El smartphone y los jóvenes
Foto: ISTOCK 

Por eso digo que el problema no es lo que ven sino lo que se pierden.


Lo peligroso de los móviles no es el mundo al que tienen acceso, porque no es ahí donde andan, sino la forma en que malgastan la única vida que tienen. Y no tanto porque en internet no hagan nada, sino porque hacen mucho menos de lo que lograrían fuera, en el mundo real..


Porque el problema de los móviles es que enganchan. No lo podemos evitar. Hagamos examen de conciencia propio durante unos segundos. Antaño, cuando el único teléfono de la casa sonaba en el salón, las quejas eran constantes porque nadie quería ir a contestar. Cuando estamos ensimismados con cualquiera que sea la tarea en casa y suena el timbre de la puerta, nos parece un fastidio tener que atender. Pero si nuestro móvil vibra ligeramente, si sentimos un pequeño sonido que indica que ha entrado un mensaje, no lo podemos evitar y lo miramos. Todo para comprobar que era un WhatsApp intrascendente, prescindible o, en cualquier caso, no urgente.

Pero esa mínima vibración nos ha sacado de la rutina, a adultos y igual que a niños, porque en esto no tenemos mucha diferencia.
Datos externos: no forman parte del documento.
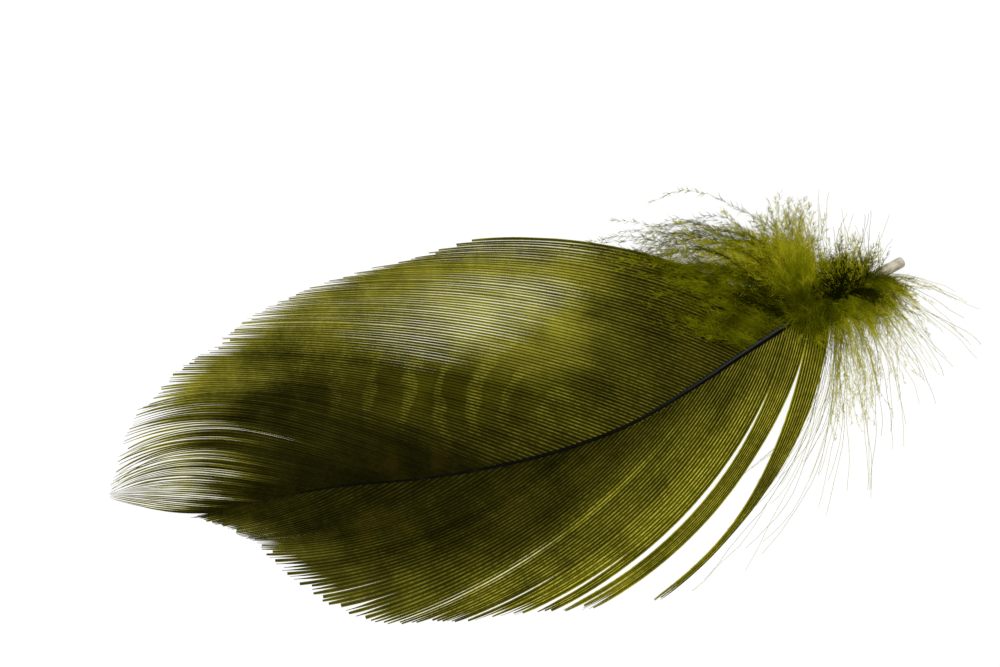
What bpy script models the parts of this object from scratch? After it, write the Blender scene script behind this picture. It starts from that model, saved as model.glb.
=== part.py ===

Si estábamos leyendo un libro algo tedioso y pesado, o si ellos trataban de preparar el próximo examen de física, acaba de romperse su hilo conductor por un pequeño pitido. Contestamos, esperamos respuesta, volvemos a contestar, contestamos en un grupo paralelo y en el chat de familia, ya que estamos.

Lo ideal sería que, de inmediato, dejásemos/dejaran el móvil, pero ya que estamos, comprobamos el correo electrónico. Como nos han mandado algo que esperábamos, pinchamos en el enlace. Ese enlace nos remite a otras páginas y pinchamos otra vez. Leyendo algo que sin ser malo, es innecesario, nos surge una duda y la buscamos. Salimos de dudas con un vídeo de YouTube desde el que nos ofrecen más, y más, y más.. Y ya ni recordamos el libro tedioso y ellos no se acuerdan del examen de física.

En resumen, que el problema no es tanto lo que han hecho en esas horas muertas en el móvil sino qué han dejado de hacer. El problema no es lo que hemos hecho nosotros mismos sino lo que hemos dejado de hacer. El problema es que, en el móvil, parece que se hace, pero en realidad, sobre todo, se pierde: tiempo, vista y la oportunidad de hacer todo lo demás.